Of the 5.7 million who did not vote in 2011, just under two million were in the urban areas of Kampala and Wakiso, where the opposition is expected to be strong and have a lot of support.

This low turnout helped candidate Museveni coast to an easy victory with 68 per cent of the vote but it meant that he received fewer votes than the total — 5.7 million — that did not turn up to vote, leaving him, in effect, in charge of a minority government.
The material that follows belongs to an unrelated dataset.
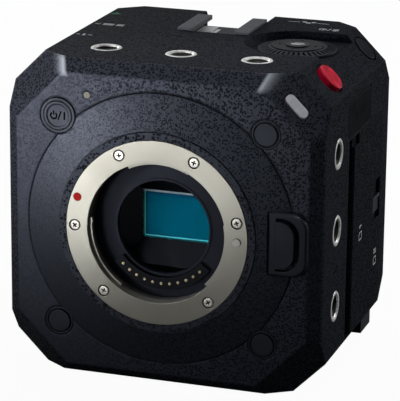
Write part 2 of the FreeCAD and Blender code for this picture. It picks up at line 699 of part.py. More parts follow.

The advantage here remains with candidate Museveni. Incumbency makes it easier for the NRM candidate to canvass for support in the rural areas and to get out the vote. On the other hand, a survey in early December by polling firm Infotrak for the Daily Monitor newspaper which is published by Nation Media Group, found that those who said they did not intend to vote were 78 per cent urban, 55 per cent female, and 67 per cent aged 35 and below — a demographic that would be expected to lean towards the opposition.

Demographics

The demographic composition of voters matters beyond turnout on Election Day. With a median age of 15.7, Uganda has one of the youngest populations in the world and, adjusting for the low turnout in 2011, it is safe to argue that at least one in every two voters will be voting for the first time.

It explains why this campaign and the one before it has been youth-focused, with candidate Museveni recording a much acclaimed hip-hop track in 2011 and one last year that didn’t exactly make platinum, while pro-Besigye musicians have also recorded songs in his honour. This belies the seriousness of the youth issue.